Compromis historique
Une nouvelle bourgeoisie noire, dont l’un des représentants les plus emblématiques est le probable futur présidentiable Cyril Ramaphosa, monopolise une partie des richesses qu’elle partage avec l’ancienne élite blanche. C’était le fondement du compromis historique de 1994, quand, au moment de la fin officielle du régime d’apartheid et des lois ségrégationnistes, l’ANC a accepté de prendre le pouvoir politique tout en renonçant à une transformation sociale profonde. à gauche du gouvernement se sont formés quelques forces critiques du cours de l’ANC, dont l’un des représentants les plus en vue est Julius Malema.
Né en 1981, après avoir été président de la branche de jeunesse du parti (ANCYL) en 2008, il fut exclu des instances du parti ANC en 2012. Aujourd’hui, il dirige une formation, EFF (Economic Freedom Fighters — Combattants pour la liberté économique), qui a obtenu 6,4 % des voix en 2014 et qui a intégré des accents anticapitalistes et panafricanistes dans son discours. Or, Malema lui-même a fait l’objet de vives critiques. En partie pour des mauvaises raisons : certainEs le taxent de prétendu « racisme anti-blanc », alors que la population blanche vit majoritairement toujours dans des conditions économiques très différentes de la majorité des Noirs... Mais en partie aussi pour des motifs réels : Malema a non seulement défendu le dictateur zimbabwéen Robert Mugabe, mais lui-même s’est enrichi dans le passé en tant qu’entrepreneur du bâtiment, bénéficiant de commandes publiques.
Mécontentement et contestation
Mais le vrai danger, à long terme, pour l’ANC pourrait résider dans l’érosion de sa base sociale. Il gouverne aujourd’hui dans le cadre d’une alliance triptyque avec la centrale syndicale COSATU (Congrès des syndicats sud-africains) et le Parti communiste sud-africain (SACP). Ce dernier se montre très largement acritique et « loyal », ayant même félicité la police après les tirs mortels à Marikana. La COSATU, actuellement encore forte de 1,8 million de membres, connaît une crise interne profonde qui a conduit début novembre 2014 à l’exclusion de la fédération de la métallurgie, NUMSA. Cette dernière avait commis le crime de ne pas appeler à voter pour l’ANC en mai 2014, pour la première fois !
Auparavant, la fédération n’avait pas toujours été en tête des critiques.
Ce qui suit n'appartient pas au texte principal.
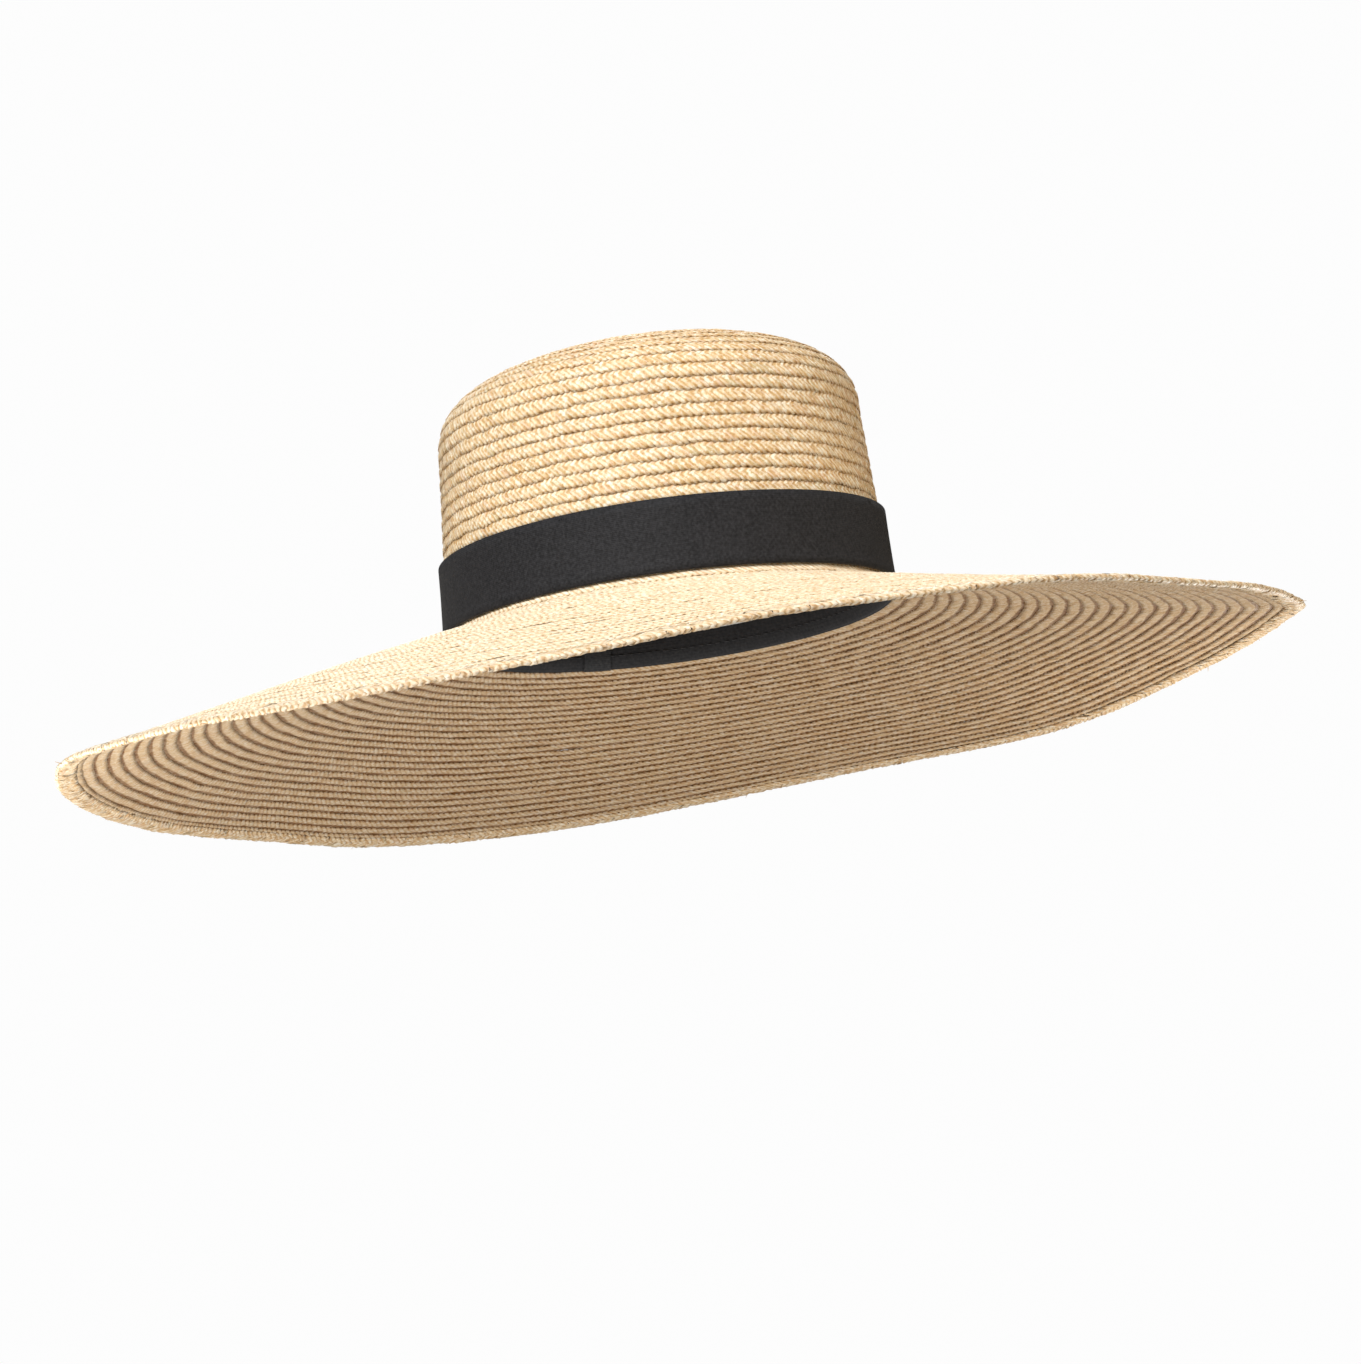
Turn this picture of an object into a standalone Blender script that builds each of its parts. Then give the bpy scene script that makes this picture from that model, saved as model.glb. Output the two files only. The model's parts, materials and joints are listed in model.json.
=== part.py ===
"""Straw sun hat, sewn from one spiral of plaited straw, with a black ribbon and a black sweatband.

Metres, +Z up along the crown, face of the hat towards -Y, wearer's left towards +X.
The hat stands on the rim of its brim, so the lowest point of the rim is at z = 0.
"""

import math

import bmesh
import bpy

# Head oval, measured on the outside of the crown where it meets the brim.
HALF_WIDTH = 0.085
LENGTH_EXTRA = 0.015
OVAL_START = 0.040

# Crown.
WALL_HEIGHT = 0.070
CROWN_HEIGHT = 0.1055
WALL_TAPER = 0.0645
SHOULDER_POWER = 2.2
STRAW_WALL = 0.0018
LAP_LEG = 0.00075
LAP_DEPTH = 0.004
TIP_FLAT = 0.012

# Brim.
BRIM_WIDTH = 0.1535
BRIM_SLOPE = 0.2314
BRIM_CURL = 0.0184
BRIM_SADDLE = 0.003
BRIM_THICK = 0.0012

# Doubled rim and the wire inside it.
RIM_RADIUS = 0.0016
RIM_LEG = 0.0007
RIM_DEPTH = 0.0062
WIRE_RADIUS = 0.0005

# Ribbon round the crown.
RIBBON_LOW = 0.0035
RIBBON_HIGH = 0.0300
RIBBON_THICK = 0.0007
KEEPER_THICK = 0.0007

# Sweatband and what is sewn to it.
BAND_LOW = -0.0010
BAND_HIGH = 0.0320
BAND_THICK = 0.0009
TAPE_THICK = 0.0005
THREAD_RADIUS = 0.0003

# Clearance between pieces that touch, and how finely the ovals are divided.
GAP = 0.0003
STEPS = 64
BACK = 16


def clear_scene():
    for item in list(bpy.data.objects):
        bpy.data.objects.remove(item, do_unlink=True)


def make_material(name, colour, roughness, metallic):
    material = bpy.data.materials.new(name)
    material.use_nodes = True
    shader = material.node_tree.nodes["Principled BSDF"]
    shader.inputs["Base Color"].default_value = (colour[0], colour[1], colour[2], 1.0)
    shader.inputs["Roughness"].default_value = roughness
    shader.inputs["Metallic"].default_value = metallic
    material.diffuse_color = (colour[0], colour[1], colour[2], 1.0)
    return material


def brim_surface(out, angle):
    """Height of the brim's top face a distance out from the crown."""
    share = out / BRIM_WIDTH
    drop = BRIM_SLOPE * out + BRIM_CURL * out * share
    return BRIM_SADDLE * share * share * math.cos(2 * angle) - drop


def rim_profile():
    """The folded last course, as (distance out, height over the brim's top face), clockwise."""
    middle = -BRIM_THICK / 2
    centre = BRIM_WIDTH - RIM_RADIUS
    inner = RIM_RADIUS - RIM_LEG
    inside_end = BRIM_WIDTH - RIM_DEPTH
    points = [(inside_end, middle + RIM_RADIUS)]
    for step in range(7):
        turn = math.pi / 2 - step * math.pi / 6
        points.append((centre + RIM_RADIUS * math.cos(turn), middle + RIM_RADIUS * math.sin(turn)))
    points.append((inside_end, middle - RIM_RADIUS))
    points.append((inside_end, middle - inner))
    for step in range(5):
        turn = -math.pi / 2 + step * math.pi / 4
        points.append((centre + inner * math.cos(turn), middle + inner * math.sin(turn)))
    points.append((inside_end, middle + inner))
    return points


def junction_height():
    """Height of the line where crown and brim meet, with the rim's lowest point at zero."""
    front = math.pi / 2
    return -min(brim_surface(out, front) + rise for out, rise in rim_profile())


JUNCTION = junction_height()


def oval_point(radius, angle, height):
    """A point of the hat: ovals that keep one extra length front to back, over the brim's fall."""
    extra = LENGTH_EXTRA * math.sin(math.pi / 2 * min(1.0, radius / OVAL_START))
    out = radius - HALF_WIDTH
    fall = brim_surface(out, angle) if out > 0 else 0.0
    x = radius * math.cos(angle)
    y = (radius + extra) * math.sin(angle)
    return (x, y, JUNCTION + height + fall)


def wall_radius(height):
    return HALF_WIDTH - WALL_TAPER * height


def shade(item):
    for polygon in item.data.polygons:
        polygon.use_smooth = True
    item.data.set_sharp_from_angle(angle=math.radians(40))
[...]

Entre 1996 et 2000, elle avait par exemple collaboré avec le pouvoir et le capital dans l’industrie automobile. Et alors que le groupe allemand Volkswagen avait proposé une grosse commande à l’exportation en 1998 assortie de conditions, la NUMSA avait viré certains délégués critiquant ces pratiques, dont la réduction des pauses et l’allongement du temps de travail à 45 heures hebdomadaires. Les délégués n’avaient appris ces « compromis » que par la presse.
Mais au fil des années, le mécontentement social grandissant a conduit la fédération à se montrer plus critique du pouvoir. Jusqu’au congrès de la COSATU tenu en novembre 2015, celle-ci a perdu environ 300 000 membres à cause de ces conflits.
Double jeu
Le président Jacob Zuma, plus connu pour ses propos populistes que pour son intelligence, a intégré des accents se voulant « africanistes » dans ses discours, pour remplacer la dimension sociale du profil de l’ANC. Ainsi a-t-il renforcé le rôle des royautés traditionnelles, dont les titulaires sont rémunérés par l’État : d’une fonction purement honorifique, ils sont passés à une fonction plus politique.
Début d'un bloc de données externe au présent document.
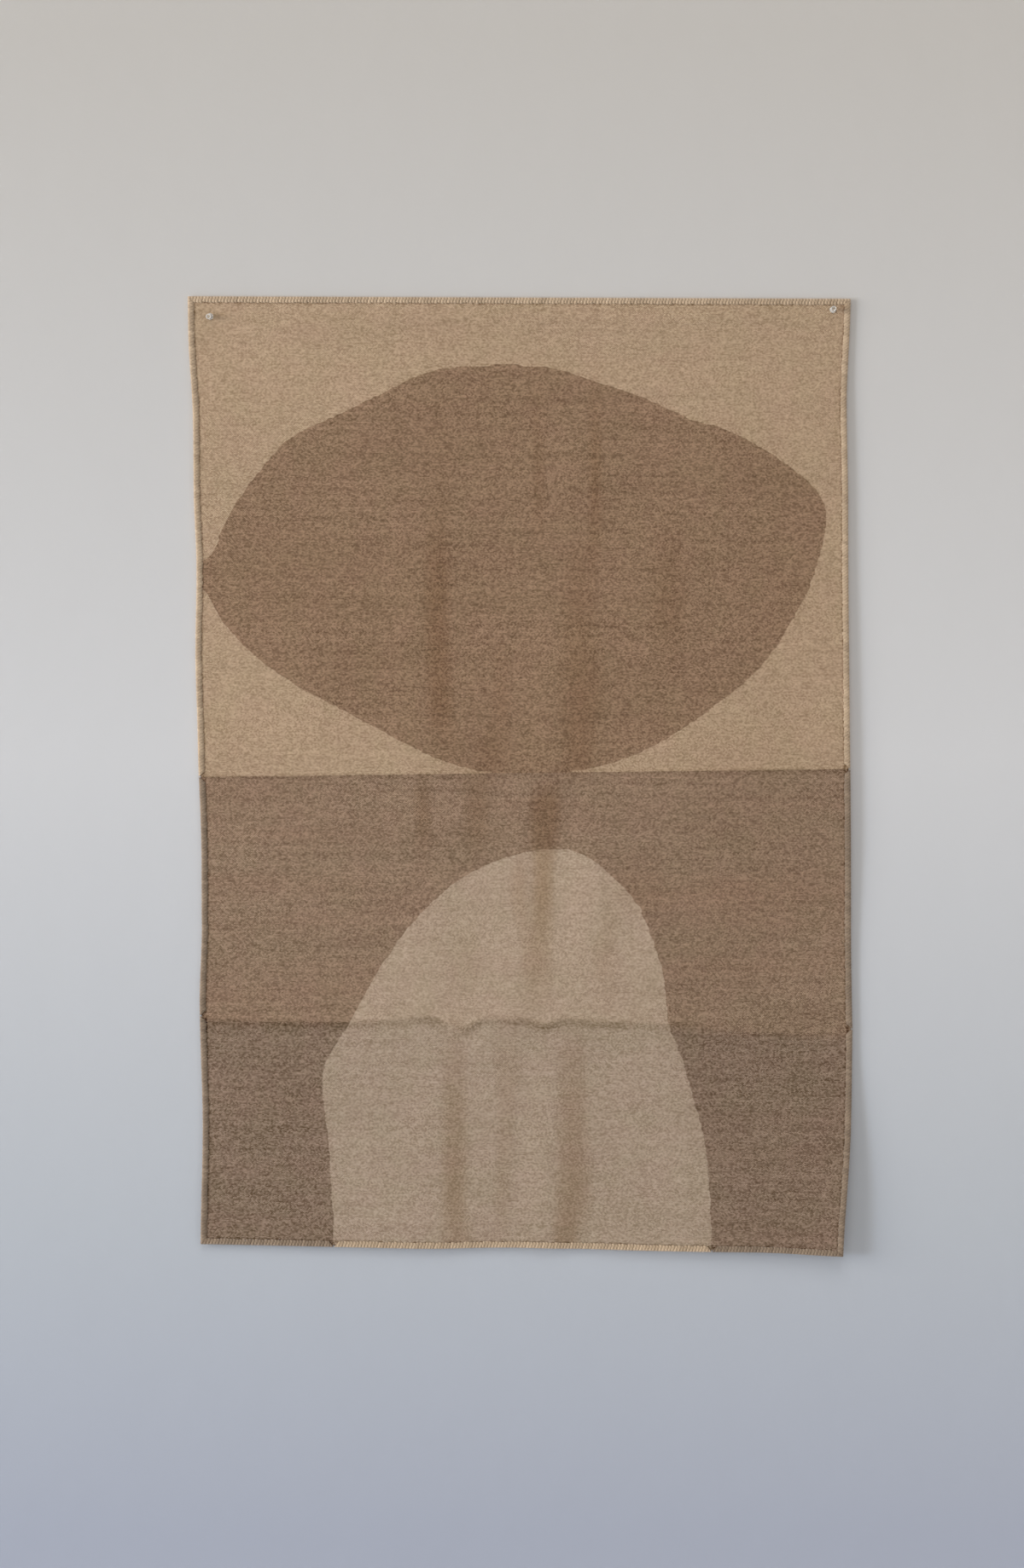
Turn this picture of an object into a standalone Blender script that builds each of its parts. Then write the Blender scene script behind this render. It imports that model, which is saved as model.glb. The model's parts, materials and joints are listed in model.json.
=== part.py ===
"""A flat-woven wool wall hanging with a serged edge, held to the wall by two push pins.

The front faces -Y, +Z is up and the wall's face is the plane y = 0. The origin is on
that plane, midway between the two pins. All sizes are in metres.

The weave has four colour areas: a light ground with a dark oval lying in it, and below
the horizon a brown ground with a light arch standing in it. Every colour area is its
own weft, so it is its own solid. An old fold crosses the hanging low down, where its
lower part can be lifted and folded up in front, so the areas and the edge binding that
cross the crease are divided there.
"""

import math

import bmesh
import bpy
from mathutils import Euler, Matrix, Vector
from mathutils.geometry import interpolate_bezier

for leftover in list(bpy.data.objects):
    bpy.data.objects.remove(leftover, do_unlink=True)

# The hanging's outline as it hangs, at its top edge, its crease and its bottom edge
TOP_WIDTH = 0.900
CREASE_WIDTH = 0.883
BOTTOM_WIDTH = 0.873
UPPER_LENGTH = 0.979  # from the top edge to the crease, down the left side
LOWER_LENGTH = 0.311  # from the crease to the bottom edge
DRAWN_IN = 0.017  # the left side below stands in this far from the top left corner
TOP_SLOPE = 0.0035  # how much lower the right end of each of these three lines is
CREASE_SLOPE = 0.018
BOTTOM_SLOPE = 0.016

# Cloth and binding, through their thickness
CLOTH_THICKNESS = 0.0030
BINDING_WIDTH = 0.0080
BINDING_YARN = 0.0012  # the wrapped yarn over each face of the cloth's edge
EDGE_YARN = 0.0016  # and round its outer edge
CLEARANCE = 0.0003
SEAM = 0.0004  # between two colour areas, and where the binding's yarn is joined

# Push pins. A place is measured in from the side edge and down from the top edge
LEFT_PIN_PLACE = (0.0300, 0.0270)
RIGHT_PIN_PLACE = (0.0245, 0.0152)
LEFT_PIN_LEAN = (math.radians(9), math.radians(-7))  # down, and out to the left
NEEDLE_RADIUS = 0.00055
NEEDLE_REACH = 0.0105  # from under the head to the point
NEEDLE_IN_HEAD = 0.0080
COLLAR_RADIUS = 0.0044
COLLAR_THICKNESS = 0.0014
WAIST_RADIUS = 0.0023
GRIP_RADIUS = 0.0037
HEAD_LENGTH = 0.0115

# The weave's drawing, in shares of the hanging: across, 0 is the left edge and 1 the
# right; down, 0 is the top edge, 1 the crease and 2 the bottom edge
HORIZON_LEFT = 0.668
HORIZON_RIGHT = 0.644
OVAL = [
    (-0.004, 0.384),
    (0.027, 0.355),
    (0.056, 0.299),
    (0.137, 0.205),
    (0.202, 0.172),
    (0.283, 0.137),
    (0.358, 0.105),
    (0.436, 0.095),
    (0.539, 0.096),
    (0.616, 0.116),
    (0.694, 0.140),
    (0.758, 0.166),
    (0.823, 0.184),
    (0.897, 0.222),
    (0.950, 0.262),
    (0.966, 0.297),
    (0.960, 0.335),
    (0.934, 0.407),
    (0.864, 0.505),
    (0.746, 0.590),
    (0.665, 0.630),
    (0.600, 0.648),
    (0.504, 0.661),
    (0.430, 0.653),
    (0.365, 0.637),
    (0.274, 0.596),
    (0.131, 0.526),
    (0.054, 0.465),
    (0.020, 0.418),
]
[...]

Alors que certains parmi eux, dont le « roi » zoulou Goodwill Zwelithini, développent un discours carrément xénophobe contre les travailleurs immigrés mozambicains, zimbabwéens et autres, Zuma et son entourage laissent faire. Alors que des pogroms à répétition contre ces ressortissants des pays voisins canalisent une partie de la colère sociale, l’ANC et la COSATU jouent un double jeu. Alors qu’ils ont appelé à des manifestations anti-xénophobie, la centrale syndicale ne fait pas par exemple réellement d’efforts pour syndiquer les travailleurs migrants et se concentre sur la « protection » des salariéEs autochtones.